- Hangul: 이채
- Hanja: 李埰
- RR: I Chae
- MR: I Ch'ae

Art name
- Hangul: 몽암
- Hanja: 夢庵
- RR: Mongam
- MR: Mongam

Courtesy name
- Hangul: 석오
- Hanja: 錫吾
- RR: Seoko
- MR: Sŏgo

= Yi Ch'ae (born 1616) =

Korean scholar-official (1616–1684)

Yi Ch'ae (1616 – 1684) was a mid-Joseon Confucian writer, known for compiling the Tonggyŏng chapki with Gyeongju magistrate, Min Chu-myŏn.

==Biography==
Yi Ch'ae was born in 1616 in Yangdong, Gyeongju, as the son of gentlemen for escort service Yi Kyo, of the Yeoju Yi clan, and his wife, Lady Chŏng, of the Hadong Chŏng clan. His art name was Mongam and his courtesy name was Sŏgo. At the age of 8 or 9, he learned how to write from his grand-uncle, Yi Ŭi-hwal. In 1631, Chŏn Sik, as magistrate of Gyeongju, met the 15-year-old Yi Ch'ae and was impressed by his scholarly talents, marrying his granddaughter to Yi.
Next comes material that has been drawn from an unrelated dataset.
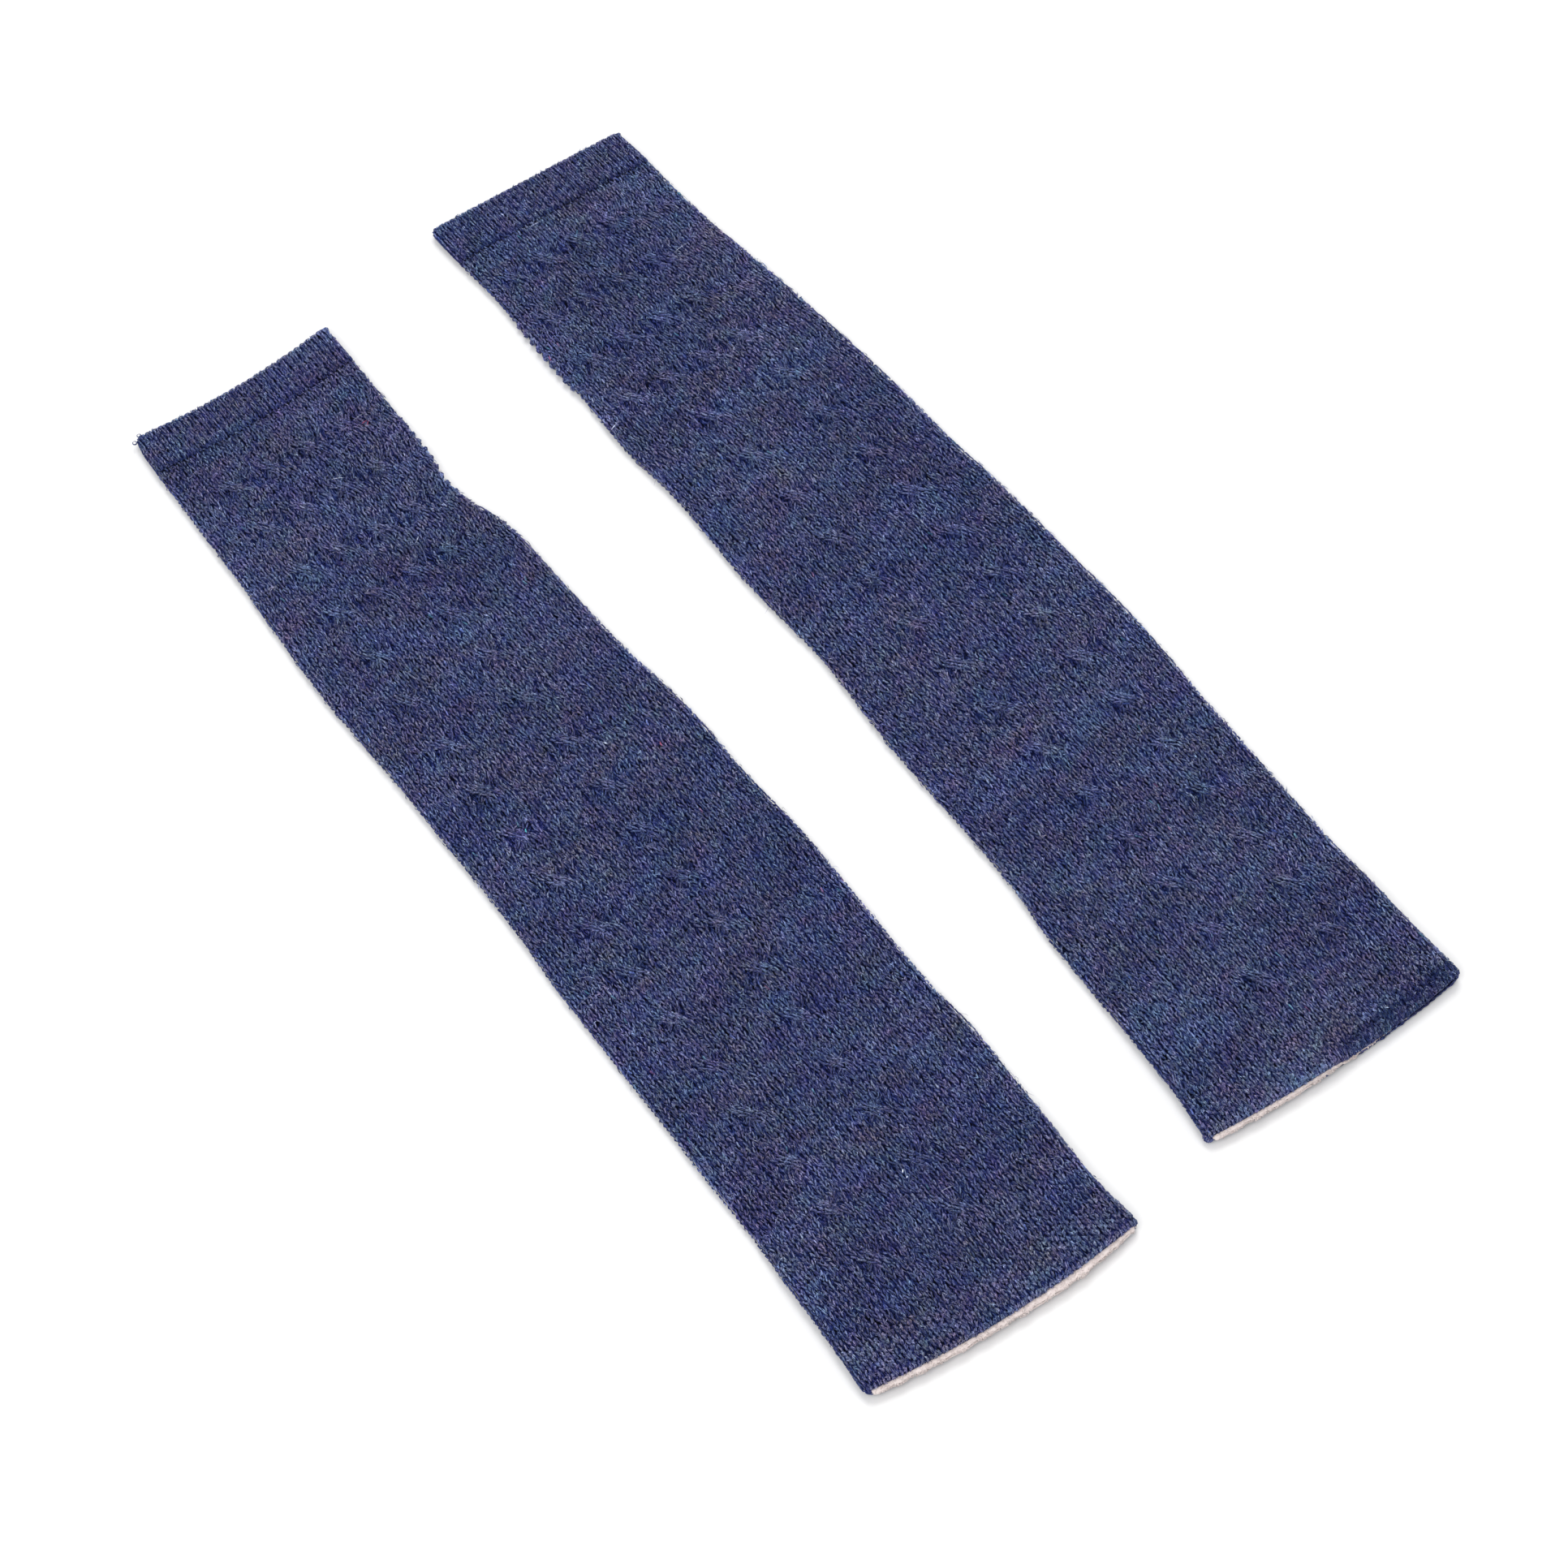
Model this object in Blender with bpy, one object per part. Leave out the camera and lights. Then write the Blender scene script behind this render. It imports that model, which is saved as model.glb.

In 1666, Yi Ch'ae would pass the licentiate examinations. In 1669, Yi would compile a local gazetteer, the Tonggyŏng chapki, or the Miscellaneous Records of the Eastern Capital, with Gyeongju magistrate, Min Chu-myŏn. In 1676, Yi Ch'ae was recommended as a person of merit and integrity to be appointed to a government post. Yi was given the offices of Yŏngnŭng tomb guardian and assistant supervisor at the Ice Storage, but declined the posts.

In 1683, Yi fell ill and died the following year in 1684.